= Request =
Return, word for word, every line that follows.

= Material provided =
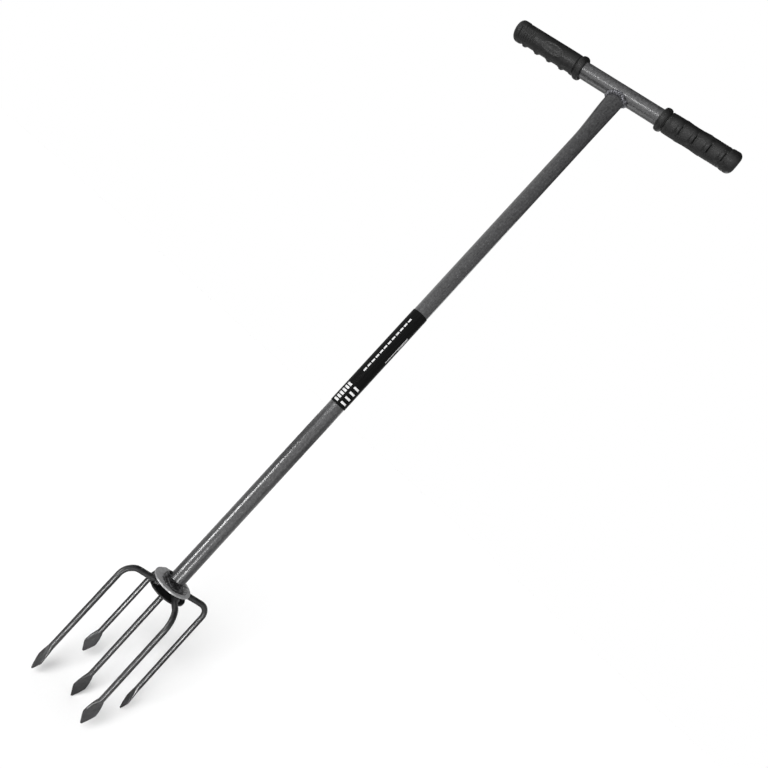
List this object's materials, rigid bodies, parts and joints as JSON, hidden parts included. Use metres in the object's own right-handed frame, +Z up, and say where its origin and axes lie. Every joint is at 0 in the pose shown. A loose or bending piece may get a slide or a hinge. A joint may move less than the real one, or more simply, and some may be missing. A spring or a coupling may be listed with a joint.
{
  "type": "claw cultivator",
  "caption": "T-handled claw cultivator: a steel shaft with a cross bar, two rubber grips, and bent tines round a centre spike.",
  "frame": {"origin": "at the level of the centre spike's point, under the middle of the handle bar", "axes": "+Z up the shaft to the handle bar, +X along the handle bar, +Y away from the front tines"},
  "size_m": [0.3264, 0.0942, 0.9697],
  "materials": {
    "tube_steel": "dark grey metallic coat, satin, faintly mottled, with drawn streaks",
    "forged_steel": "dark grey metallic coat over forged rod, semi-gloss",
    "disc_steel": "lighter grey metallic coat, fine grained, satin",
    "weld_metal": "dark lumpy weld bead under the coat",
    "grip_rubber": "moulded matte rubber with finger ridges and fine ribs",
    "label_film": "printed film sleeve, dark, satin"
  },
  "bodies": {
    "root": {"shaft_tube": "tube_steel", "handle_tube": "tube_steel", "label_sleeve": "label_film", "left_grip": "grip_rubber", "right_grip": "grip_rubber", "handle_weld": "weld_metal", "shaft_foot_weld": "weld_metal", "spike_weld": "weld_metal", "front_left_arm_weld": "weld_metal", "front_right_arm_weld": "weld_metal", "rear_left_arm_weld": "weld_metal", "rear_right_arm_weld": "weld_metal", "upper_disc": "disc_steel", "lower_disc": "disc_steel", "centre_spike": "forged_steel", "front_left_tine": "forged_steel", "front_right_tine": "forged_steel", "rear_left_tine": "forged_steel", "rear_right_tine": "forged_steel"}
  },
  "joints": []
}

= Written response =
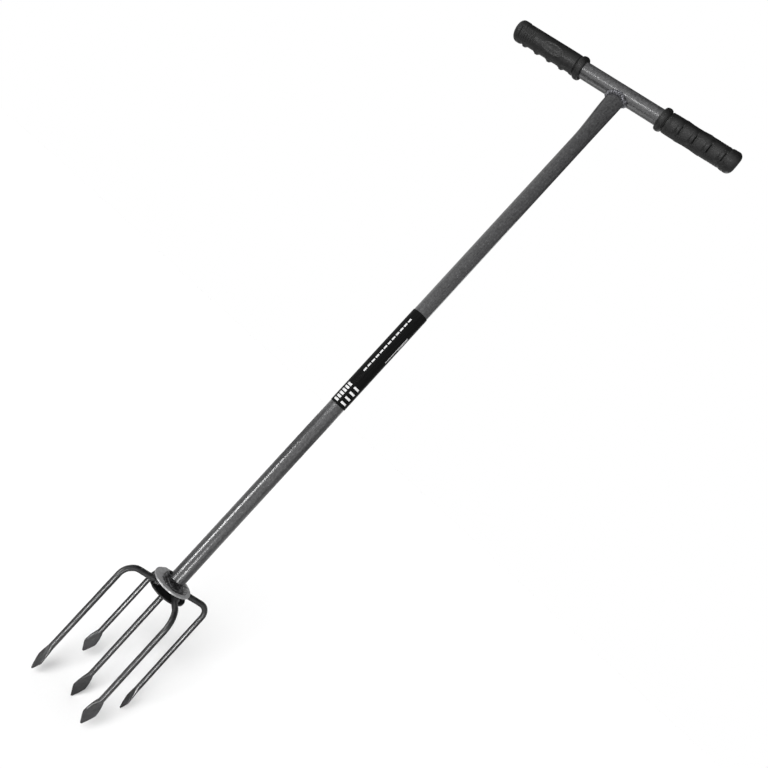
List this object's materials, rigid bodies, parts and joints as JSON, hidden parts included. Use metres in the object's own right-handed frame, +Z up, and say where its origin and axes lie. Every joint is at 0 in the pose shown. A loose or bending piece may get a slide or a hinge. A joint may move less than the real one, or more simply, and some may be missing. A spring or a coupling may be listed with a joint.
{
  "type": "claw cultivator",
  "caption": "T-handled claw cultivator: a steel shaft with a cross bar, two rubber grips, and bent tines round a centre spike.",
  "frame": {"origin": "at the level of the centre spike's point, under the middle of the handle bar", "axes": "+Z up the shaft to the handle bar, +X along the handle bar, +Y away from the front tines"},
  "size_m": [0.3264, 0.0942, 0.9697],
  "materials": {
    "tube_steel": "dark grey metallic coat, satin, faintly mottled, with drawn streaks",
    "forged_steel": "dark grey metallic coat over forged rod, semi-gloss",
    "disc_steel": "lighter grey metallic coat, fine grained, satin",
    "weld_metal": "dark lumpy weld bead under the coat",
    "grip_rubber": "moulded matte rubber with finger ridges and fine ribs",
    "label_film": "printed film sleeve, dark, satin"
  },
  "bodies": {
    "root": {"shaft_tube": "tube_steel", "handle_tube": "tube_steel", "label_sleeve": "label_film", "left_grip": "grip_rubber", "right_grip": "grip_rubber", "handle_weld": "weld_metal", "shaft_foot_weld": "weld_metal", "spike_weld": "weld_metal", "front_left_arm_weld": "weld_metal", "front_right_arm_weld": "weld_metal", "rear_left_arm_weld": "weld_metal", "rear_right_arm_weld": "weld_metal", "upper_disc": "disc_steel", "lower_disc": "disc_steel", "centre_spike": "forged_steel", "front_left_tine": "forged_steel", "front_right_tine": "forged_steel", "rear_left_tine": "forged_steel", "rear_right_tine": "forged_steel"}
  },
  "joints": []
}